As mentioned earlier BaFin in partnership with the European Banking authority extended the PSD2 deadline in Germany while allowing for fintechs to continue to operate as normal while still remaining complaint. Unfortunately, some banks across the EU have found ways to circumvent PSD2’s primary initiative to share data with fintechs and have blocked fintechs from using Bank data. This is an ongoing fight in which the European Banking Authority and regulatory bodies are working to resolve within the EU.

The evolution of fintechs, rapid technical advancement and the constant flow of money across borders has made it essential for organizations to provide their products and services internationally while adhering to the strict privacy and data protection laws set forth by the EU. Yet, many fintechs do not have the money nor time to apply for specialized licensure from regulators.

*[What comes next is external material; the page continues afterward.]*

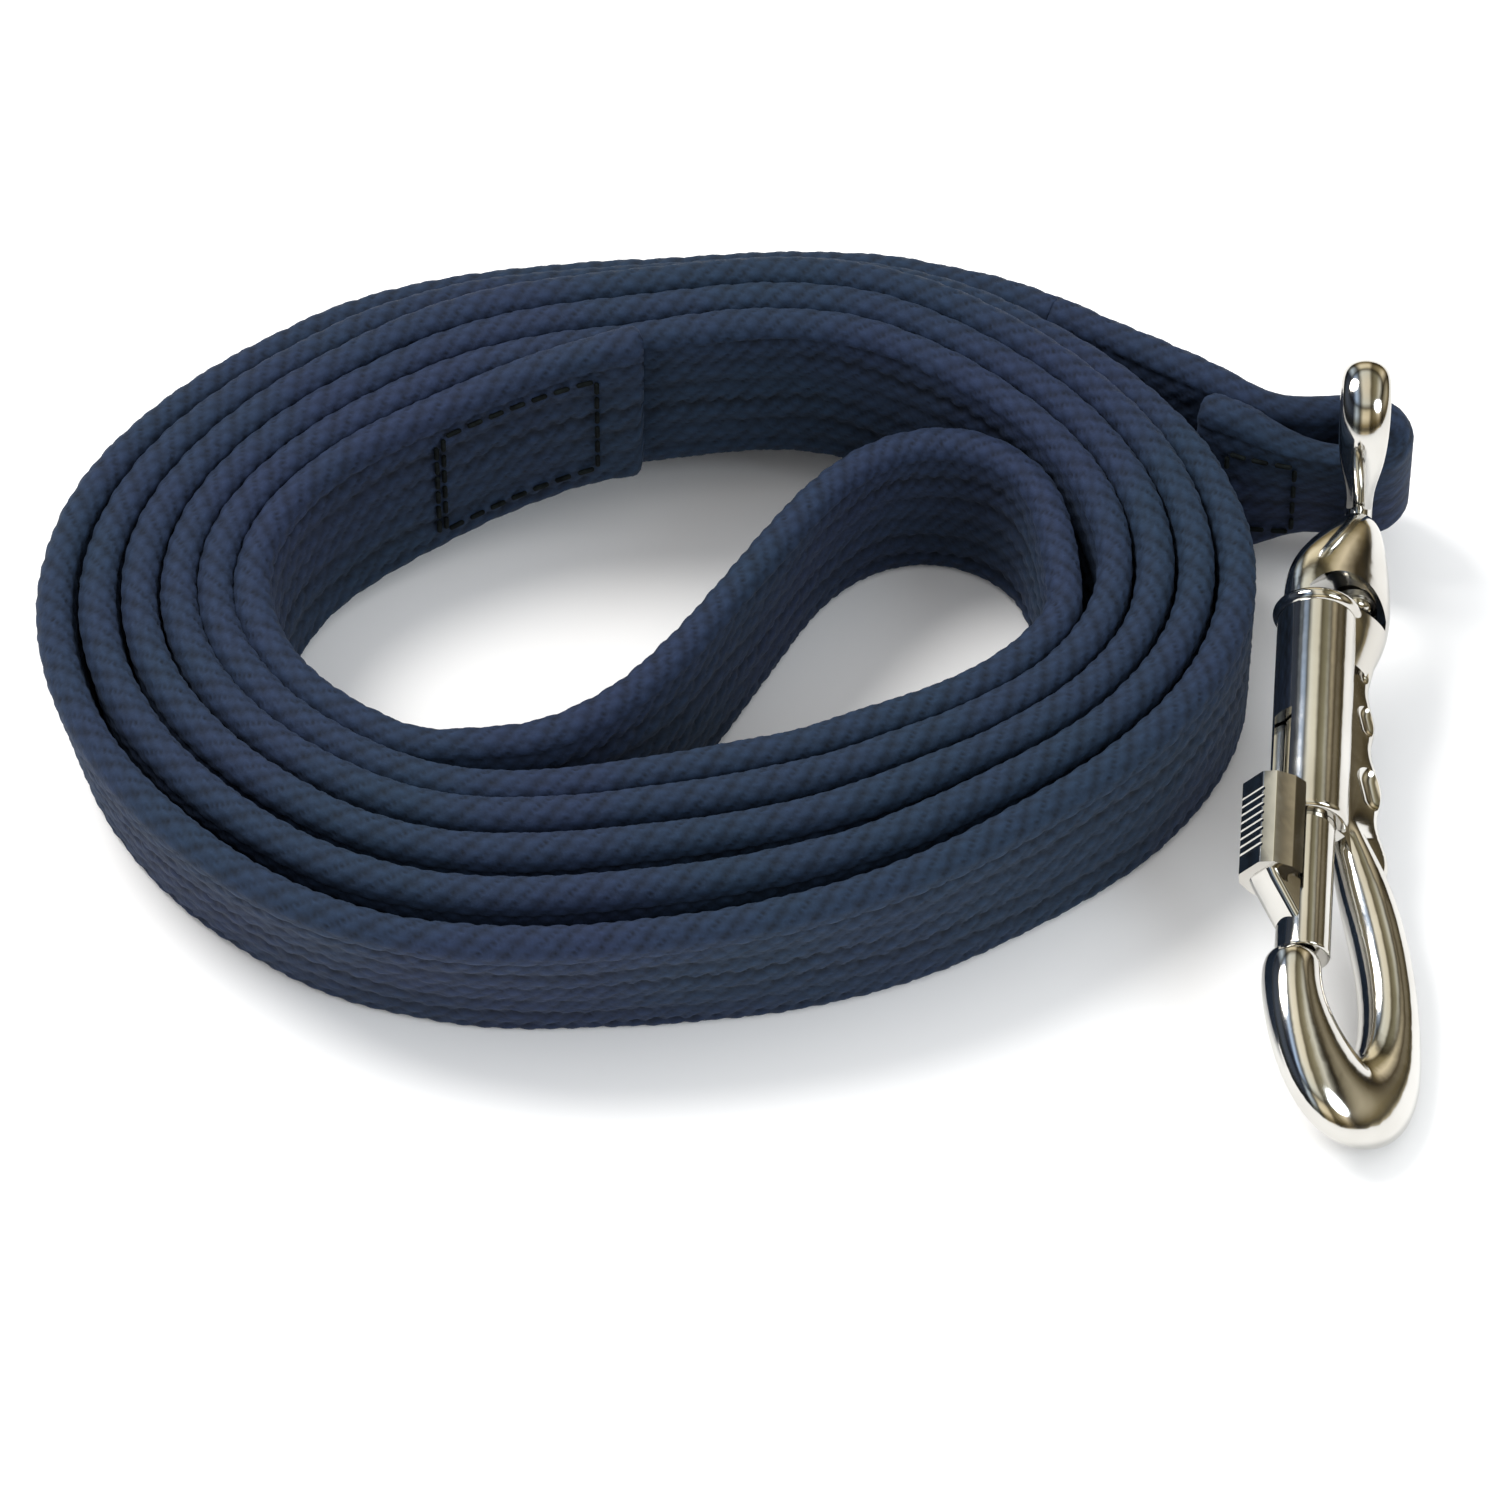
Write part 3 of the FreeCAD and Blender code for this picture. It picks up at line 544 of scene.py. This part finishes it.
# ---- the pieces ------------------------------------------------------------------------------
rows = all_rows()
hinge = min(range(len(rows)), key=lambda i: math.dist(rows[i][:2], TAIL_HINGE))
woven = woven_material()
coil = strap_mesh("webbing_coil", rows[:hinge + 1], 0.0, True, False)
tail = strap_mesh("webbing_tail", rows[hinge:], hinge * ROW_STEP, False, True)
for strap in (coil, tail):
    strap.data.materials.append(woven)
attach(coil, "coil")
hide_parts("webbing_cover", "webbing_core")
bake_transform(tail)
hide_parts("tail_cover", "tail_core")
thread = thread_material()
chrome = chrome_material()
steel = steel_material()
for name in ("loop_stitching", "snap_end_stitching"):
    finish_node(name, thread)
for name in ("swivel_eye", "snap_body", "bolt"):
    finish_node(name, chrome)
finish_node("swivel_washer", steel)
spring_coil(steel)


# ---- floor, light and camera -----------------------------------------------------------------
FOCUS = Vector((12.4, -8.5, 0.0)) * MM
FLOOR_REACH = 6.0
CAMERA_PLACE = Vector((12.386, -734.5, 826.4)) * MM
CAMERA_TARGET = Vector((12.386, -8.506, 0.0)) * MM
LENS = 211.2


def floor():
    mesh = bpy.data.meshes.new("floor")
    corners = [(x * FLOOR_REACH, y * FLOOR_REACH, 0) for x, y in ((-1, -1), (1, -1), (1, 1), (-1, 1))]
    mesh.from_pydata(corners, [], [(0, 1, 2, 3)])
    plane = bpy.data.objects.new("floor", mesh)
    bpy.context.scene.collection.objects.link(plane)
    material, _, shader = new_material("pale_floor")
    shader.inputs["Base Color"].default_value = (0.9, 0.9, 0.9, 1.0)
    shader.inputs["Roughness"].default_value = 0.9
    mesh.materials.append(material)


def lamp(name, place, size, power, colour):
    light = bpy.data.lights.new(name, "AREA")
    light.shape = "DISK"
    light.size = size
    light.energy = power
    light.color = colour
    holder = bpy.data.objects.new(name, light)
    bpy.context.scene.collection.objects.link(holder)
    holder.location = place
    holder.rotation_mode = "QUATERNION"
    holder.rotation_quaternion = (FOCUS - Vector(place)).to_track_quat("-Z", "Y")


def room():
    """White to the camera; to reflections a room with a pale ceiling, warm walls and dark gaps."""
    world = bpy.data.worlds.new("room")
    bpy.context.scene.world = world
    world.use_nodes = True
    tree = world.node_tree
    tree.nodes.clear()
    place = tree.nodes.new("ShaderNodeTexCoord")
    split = tree.nodes.new("ShaderNodeSeparateXYZ")
    tree.links.new(place.outputs["Generated"], split.inputs["Vector"])
    height = ramp(tree, split.outputs["Z"],
                  [(0.0, (0.75, 0.68, 0.52)), (0.08, (0.10, 0.09, 0.07)), (0.20, (0.34, 0.29, 0.19)),
                   (0.40, (1.0, 0.95, 0.84)), (0.56, (0.9, 0.86, 0.74)), (0.66, (0.16, 0.15, 0.13)),
                   (0.78, (0.85, 0.92, 1.0)), (1.0, (1.0, 1.0, 1.0))])
    side = tree.nodes.new("ShaderNodeMapRange")
    side.inputs["From Min"].default_value = -1.0
    tree.links.new(split.outputs["X"], side.inputs["Value"])
    walls = ramp(tree, side.outputs["Result"],
                 [(0.0, (0.10, 0.13, 0.20)), (0.20, (0.03, 0.04, 0.07)), (0.27, (0.75, 0.92, 1.2)),
                  (0.36, (0.12, 0.12, 0.11)), (0.43, (1.2, 1.12, 0.92)), (0.56, (1.1, 1.0, 0.78)),
                  (0.61, (0.16, 0.13, 0.07)), (0.72, (0.42, 0.36, 0.22)), (0.80, (1.1, 1.0, 0.8)),
                  (0.88, (0.10, 0.08, 0.05)), (1.0, (0.9, 0.85, 0.7))])
    tone = tree.nodes.new("ShaderNodeVectorMath")
    tone.operation = "MULTIPLY"
    tree.links.new(height.outputs["Color"], tone.inputs[0])
    tree.links.new(walls.outputs["Color"], tone.inputs[1])
    seen = tree.nodes.new("ShaderNodeLightPath")
    choose = tree.nodes.new("ShaderNodeMixRGB")
    choose.inputs["Color1"].default_value = (1, 1, 1, 1)
    tree.links.new(seen.outputs["Is Glossy Ray"], choose.inputs["Fac"])
    tree.links.new(tone.outputs[0], choose.inputs["Color2"])
    background = add(tree, "ShaderNodeBackground", Strength=1.0)
    out = tree.nodes.new("ShaderNodeOutputWorld")
    tree.links.new(choose.outputs["Color"], background.inputs["Color"])
    tree.links.new(background.outputs["Background"], out.inputs["Surface"])


def camera():
    data = bpy.data.cameras.new("camera")
    data.lens = LENS
    data.sensor_width = 36.0
    data.clip_start = 0.01
    holder = bpy.data.objects.new("camera", data)
    bpy.context.scene.collection.objects.link(holder)
    holder.location = CAMERA_PLACE
    holder.rotation_mode = "QUATERNION"
    holder.rotation_quaternion = (CAMERA_TARGET - holder.location).to_track_quat("-Z", "Y")
    bpy.context.scene.camera = holder


floor()
room()
lamp("key", (-0.5, 0.25, 0.9), 0.5, 9.0, (1.0, 0.98, 0.95))
lamp("fill", (0.8, -0.7, 0.8), 0.6, 5.0, (0.85, 0.93, 1.0))
camera()
bpy.context.scene.view_settings.view_transform = "Standard"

Thereby, these organizations are seeking alternative means to operate while remaining compliant. Regulation-as-a-Service allows fintechs the ability to innovate rapidly and partner with banks to offer new products to the market. I predict that over the next three years Regulation -as-a-Service will become common place within the industry allowing companies to rapidly enter new markets. Due to Regulation-as-a-Service providers who incorporate risk analysis, AI based compliance training and API standardization and testing. Facilitating the expansion of services and offerings in the financial sector. In turn organizations will become diligent in securing APIs to safeguard data and privacy of customers. Culminating in the rethinking of APIs.